Task: Copy out each line that includes the word "slide".

Supplied material:
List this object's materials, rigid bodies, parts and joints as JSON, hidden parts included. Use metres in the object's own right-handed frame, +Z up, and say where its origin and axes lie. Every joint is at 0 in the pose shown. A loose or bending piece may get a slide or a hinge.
---
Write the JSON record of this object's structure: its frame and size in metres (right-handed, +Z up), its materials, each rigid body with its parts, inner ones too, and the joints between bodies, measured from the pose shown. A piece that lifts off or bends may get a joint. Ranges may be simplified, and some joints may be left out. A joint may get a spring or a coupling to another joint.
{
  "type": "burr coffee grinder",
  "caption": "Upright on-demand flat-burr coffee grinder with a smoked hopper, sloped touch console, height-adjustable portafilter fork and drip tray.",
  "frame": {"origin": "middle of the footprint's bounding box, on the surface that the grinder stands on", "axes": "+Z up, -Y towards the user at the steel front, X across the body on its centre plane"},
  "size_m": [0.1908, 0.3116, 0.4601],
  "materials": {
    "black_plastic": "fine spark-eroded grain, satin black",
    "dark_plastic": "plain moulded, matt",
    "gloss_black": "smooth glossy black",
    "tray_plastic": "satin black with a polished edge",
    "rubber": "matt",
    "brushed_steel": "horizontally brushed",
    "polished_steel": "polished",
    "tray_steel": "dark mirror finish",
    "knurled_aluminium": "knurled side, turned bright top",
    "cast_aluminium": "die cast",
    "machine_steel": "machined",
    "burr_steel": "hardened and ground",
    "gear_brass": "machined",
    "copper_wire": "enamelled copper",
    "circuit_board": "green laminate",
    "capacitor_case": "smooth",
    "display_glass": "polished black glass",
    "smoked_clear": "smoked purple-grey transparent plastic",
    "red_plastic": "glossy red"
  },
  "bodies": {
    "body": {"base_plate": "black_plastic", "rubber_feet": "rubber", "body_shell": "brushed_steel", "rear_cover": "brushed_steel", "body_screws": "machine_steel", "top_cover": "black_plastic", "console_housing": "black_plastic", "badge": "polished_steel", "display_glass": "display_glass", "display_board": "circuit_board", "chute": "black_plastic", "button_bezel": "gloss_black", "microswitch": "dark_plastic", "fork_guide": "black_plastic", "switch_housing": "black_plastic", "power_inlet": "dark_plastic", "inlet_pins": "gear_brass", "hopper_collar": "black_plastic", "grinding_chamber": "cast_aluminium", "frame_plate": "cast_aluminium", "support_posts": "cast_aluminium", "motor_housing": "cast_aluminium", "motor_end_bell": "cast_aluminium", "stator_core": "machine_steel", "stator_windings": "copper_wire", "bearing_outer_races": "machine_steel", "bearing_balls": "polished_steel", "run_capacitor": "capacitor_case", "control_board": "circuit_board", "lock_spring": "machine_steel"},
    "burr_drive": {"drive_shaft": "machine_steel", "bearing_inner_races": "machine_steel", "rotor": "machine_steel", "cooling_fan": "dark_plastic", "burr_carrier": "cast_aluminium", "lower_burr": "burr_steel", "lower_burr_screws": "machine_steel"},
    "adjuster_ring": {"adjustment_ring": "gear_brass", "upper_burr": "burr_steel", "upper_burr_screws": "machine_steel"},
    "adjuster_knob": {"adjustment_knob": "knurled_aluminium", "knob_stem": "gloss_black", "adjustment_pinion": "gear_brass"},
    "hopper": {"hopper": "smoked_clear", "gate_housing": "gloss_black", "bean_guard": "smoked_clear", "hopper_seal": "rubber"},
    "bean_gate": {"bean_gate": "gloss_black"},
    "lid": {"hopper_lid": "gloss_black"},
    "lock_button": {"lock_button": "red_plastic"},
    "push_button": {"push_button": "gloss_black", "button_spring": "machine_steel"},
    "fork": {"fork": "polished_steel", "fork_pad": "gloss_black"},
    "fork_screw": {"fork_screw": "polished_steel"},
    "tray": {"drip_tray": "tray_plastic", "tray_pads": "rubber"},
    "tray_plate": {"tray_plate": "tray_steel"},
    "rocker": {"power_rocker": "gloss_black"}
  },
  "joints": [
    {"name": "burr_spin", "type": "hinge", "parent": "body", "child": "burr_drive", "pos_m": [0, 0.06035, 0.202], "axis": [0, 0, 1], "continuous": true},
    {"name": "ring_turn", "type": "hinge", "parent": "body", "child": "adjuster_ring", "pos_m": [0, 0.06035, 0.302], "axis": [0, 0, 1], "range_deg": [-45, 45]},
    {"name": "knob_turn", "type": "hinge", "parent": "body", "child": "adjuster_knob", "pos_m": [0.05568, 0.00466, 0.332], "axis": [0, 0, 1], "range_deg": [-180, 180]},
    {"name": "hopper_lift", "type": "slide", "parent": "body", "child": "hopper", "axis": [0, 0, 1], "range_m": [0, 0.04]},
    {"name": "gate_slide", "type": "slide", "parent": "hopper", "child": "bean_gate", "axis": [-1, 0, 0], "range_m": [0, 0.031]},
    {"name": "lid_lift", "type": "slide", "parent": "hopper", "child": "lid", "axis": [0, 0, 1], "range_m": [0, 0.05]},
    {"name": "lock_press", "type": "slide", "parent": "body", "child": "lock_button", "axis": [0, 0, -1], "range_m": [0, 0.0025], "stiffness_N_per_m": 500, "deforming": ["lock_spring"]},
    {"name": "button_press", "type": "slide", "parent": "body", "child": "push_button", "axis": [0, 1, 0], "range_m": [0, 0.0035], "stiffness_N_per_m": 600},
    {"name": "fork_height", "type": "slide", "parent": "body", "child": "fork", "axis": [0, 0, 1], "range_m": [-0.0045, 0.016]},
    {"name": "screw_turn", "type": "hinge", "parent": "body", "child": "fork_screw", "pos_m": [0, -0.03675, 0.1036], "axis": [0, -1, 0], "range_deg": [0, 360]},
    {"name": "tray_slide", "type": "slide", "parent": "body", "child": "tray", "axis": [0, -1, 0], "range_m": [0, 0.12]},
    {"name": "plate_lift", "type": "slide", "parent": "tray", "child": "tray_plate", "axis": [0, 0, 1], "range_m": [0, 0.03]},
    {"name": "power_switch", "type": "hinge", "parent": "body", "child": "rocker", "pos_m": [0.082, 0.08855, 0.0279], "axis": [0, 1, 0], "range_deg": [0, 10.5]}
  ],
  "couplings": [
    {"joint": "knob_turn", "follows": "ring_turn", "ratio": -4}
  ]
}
...
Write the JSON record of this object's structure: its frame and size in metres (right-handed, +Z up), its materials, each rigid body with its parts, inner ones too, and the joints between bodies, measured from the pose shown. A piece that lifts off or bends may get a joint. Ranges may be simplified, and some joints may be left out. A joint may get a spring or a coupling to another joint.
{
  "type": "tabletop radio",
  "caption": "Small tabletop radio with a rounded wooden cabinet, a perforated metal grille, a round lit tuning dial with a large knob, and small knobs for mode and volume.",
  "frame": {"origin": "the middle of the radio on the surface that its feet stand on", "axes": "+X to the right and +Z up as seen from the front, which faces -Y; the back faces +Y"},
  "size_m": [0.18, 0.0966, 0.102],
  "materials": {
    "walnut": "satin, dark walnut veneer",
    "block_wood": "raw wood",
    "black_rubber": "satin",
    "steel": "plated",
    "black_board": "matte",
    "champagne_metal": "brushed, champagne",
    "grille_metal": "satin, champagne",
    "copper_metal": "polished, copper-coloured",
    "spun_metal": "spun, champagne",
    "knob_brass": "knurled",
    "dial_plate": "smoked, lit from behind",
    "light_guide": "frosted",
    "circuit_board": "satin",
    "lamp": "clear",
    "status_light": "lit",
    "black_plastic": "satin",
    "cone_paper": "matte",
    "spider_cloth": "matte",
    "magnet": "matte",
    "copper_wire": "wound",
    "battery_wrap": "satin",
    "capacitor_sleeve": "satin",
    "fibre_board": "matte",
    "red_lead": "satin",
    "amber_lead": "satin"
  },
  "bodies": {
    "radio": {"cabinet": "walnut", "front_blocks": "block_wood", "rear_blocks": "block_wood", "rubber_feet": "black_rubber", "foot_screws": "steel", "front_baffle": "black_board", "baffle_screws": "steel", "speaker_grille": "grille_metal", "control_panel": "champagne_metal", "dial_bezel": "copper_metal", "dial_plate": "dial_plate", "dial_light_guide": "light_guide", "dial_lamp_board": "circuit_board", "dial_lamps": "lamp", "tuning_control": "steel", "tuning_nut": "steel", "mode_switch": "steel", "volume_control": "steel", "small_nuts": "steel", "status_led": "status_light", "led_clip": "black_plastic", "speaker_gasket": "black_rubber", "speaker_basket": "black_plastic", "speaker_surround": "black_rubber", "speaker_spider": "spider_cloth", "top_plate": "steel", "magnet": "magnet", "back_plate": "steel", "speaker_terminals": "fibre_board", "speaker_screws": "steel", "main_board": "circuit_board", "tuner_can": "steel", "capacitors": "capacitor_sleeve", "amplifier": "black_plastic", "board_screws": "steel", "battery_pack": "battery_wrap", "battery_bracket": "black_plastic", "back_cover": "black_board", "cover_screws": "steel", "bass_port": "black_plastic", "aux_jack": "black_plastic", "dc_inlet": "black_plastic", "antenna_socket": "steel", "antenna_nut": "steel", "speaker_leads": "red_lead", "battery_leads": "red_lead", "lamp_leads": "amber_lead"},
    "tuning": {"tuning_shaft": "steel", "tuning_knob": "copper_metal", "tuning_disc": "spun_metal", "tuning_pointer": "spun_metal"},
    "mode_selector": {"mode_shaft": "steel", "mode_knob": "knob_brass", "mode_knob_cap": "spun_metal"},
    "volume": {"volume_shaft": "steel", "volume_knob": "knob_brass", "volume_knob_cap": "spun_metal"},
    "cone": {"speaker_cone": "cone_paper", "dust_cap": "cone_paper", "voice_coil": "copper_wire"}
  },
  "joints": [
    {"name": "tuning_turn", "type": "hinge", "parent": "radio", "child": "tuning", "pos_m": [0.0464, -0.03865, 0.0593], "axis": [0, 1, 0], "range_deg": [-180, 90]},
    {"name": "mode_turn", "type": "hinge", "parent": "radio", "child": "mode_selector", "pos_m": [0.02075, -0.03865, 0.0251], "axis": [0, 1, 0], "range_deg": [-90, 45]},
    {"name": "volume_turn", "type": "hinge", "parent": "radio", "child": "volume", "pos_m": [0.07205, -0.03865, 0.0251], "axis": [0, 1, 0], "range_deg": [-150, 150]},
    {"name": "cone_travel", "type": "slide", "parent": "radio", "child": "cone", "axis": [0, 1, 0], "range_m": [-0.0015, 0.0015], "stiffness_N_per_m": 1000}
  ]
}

Problem solution:
List this object's materials, rigid bodies, parts and joints as JSON, hidden parts included. Use metres in the object's own right-handed frame, +Z up, and say where its origin and axes lie. Every joint is at 0 in the pose shown. A loose or bending piece may get a slide or a hinge.
    {"name": "hopper_lift", "type": "slide", "parent": "body", "child": "hopper", "axis": [0, 0, 1], "range_m": [0, 0.04]},
    {"name": "gate_slide", "type": "slide", "parent": "hopper", "child": "bean_gate", "axis": [-1, 0, 0], "range_m": [0, 0.031]},
    {"name": "lid_lift", "type": "slide", "parent": "hopper", "child": "lid", "axis": [0, 0, 1], "range_m": [0, 0.05]},
    {"name": "lock_press", "type": "slide", "parent": "body", "child": "lock_button", "axis": [0, 0, -1], "range_m": [0, 0.0025], "stiffness_N_per_m": 500, "deforming": ["lock_spring"]},
    {"name": "button_press", "type": "slide", "parent": "body", "child": "push_button", "axis": [0, 1, 0], "range_m": [0, 0.0035], "stiffness_N_per_m": 600},
    {"name": "fork_height", "type": "slide", "parent": "body", "child": "fork", "axis": [0, 0, 1], "range_m": [-0.0045, 0.016]},
    {"name": "tray_slide", "type": "slide", "parent": "body", "child": "tray", "axis": [0, -1, 0], "range_m": [0, 0.12]},
    {"name": "plate_lift", "type": "slide", "parent": "tray", "child": "tray_plate", "axis": [0, 0, 1], "range_m": [0, 0.03]},
    {"name": "cone_travel", "type": "slide", "parent": "radio", "child": "cone", "axis": [0, 1, 0], "range_m": [-0.0015, 0.0015], "stiffness_N_per_m": 1000}